▸ SET PROBLEM: List all lines of the data containing the word "from".

▸ INFORMATION SUPPLIED:

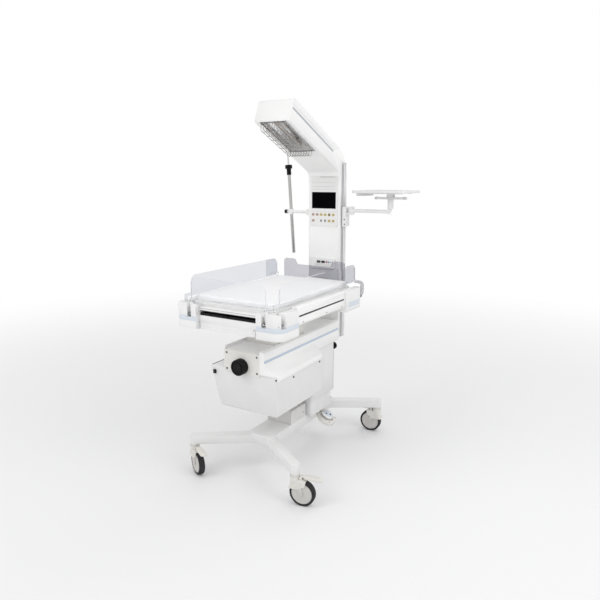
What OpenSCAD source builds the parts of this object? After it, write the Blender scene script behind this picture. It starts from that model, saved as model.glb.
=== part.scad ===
// Infant radiant warmer: a castered base, a lifting column with an inclined heater head,
// a tilting bed with fold-down clear panels, and accessories on the column rails.
// Frame: X across, the foot end of the bed faces -Y, Z up, origin on the floor amid the casters.

/* [Base] */
// Caster stems, distance from the middle across
caster_x = 305; // [280:5:330]
// Caster stems, distance from the middle lengthways
caster_y = 470; // [440:5:500]
// Underside of the legs above the floor
leg_z = 157; // [155:1:170]
// Height of a leg
leg_h = 44; // [38:1:46]
// Width of a leg
leg_w = 48; // [44:1:56]
// Width of the central spine
spine_w = 150; // [136:2:160]
// Front end of the spine, ahead of the middle
spine_front = 322; // [300:2:340]
// Back end of the spine, behind the middle
spine_back = 350; // [330:2:370]
// Height of the spine
spine_h = 55; // [50:1:58]
// Height of the power box on the spine
box_h = 74; // [50:1:76]
// Depth of the power box, front to back
box_d = 150; // [120:2:160]
// Foot switch, distance behind the middle
switch_y = 188; // [180:1:196]
// Foot switch diameter
switch_d = 104; // [96:2:110]
// Slope of the foot switch, degrees
switch_a = 25; // [20:1:30]

/* [Casters] */
// Wheel diameter
wheel_d = 125; // [115:1:125]
// Tyre width
wheel_w = 30; // [26:1:34]
// Tyre thickness in section
tyre_t = 11; // [9:0.5:14]
// Trail of the wheel behind its stem
trail = 38; // [34:1:42]
// Stem diameter
stem_d = 16; // [12:0.5:20]
// Axle diameter
axle_d = 12; // [10:0.5:14]
// Wall of the fork and hood
fork_t = 3.5; // [3:0.5:4]
// Front right caster heading, degrees
swivel_fr = 9; // [-20:1:60]
// Rear right caster heading, degrees
swivel_rr = 184; // [140:1:220]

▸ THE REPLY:
What OpenSCAD source builds the parts of this object? After it, write the Blender scene script behind this picture. It starts from that model, saved as model.glb.
// Caster stems, distance from the middle across
// Caster stems, distance from the middle lengthways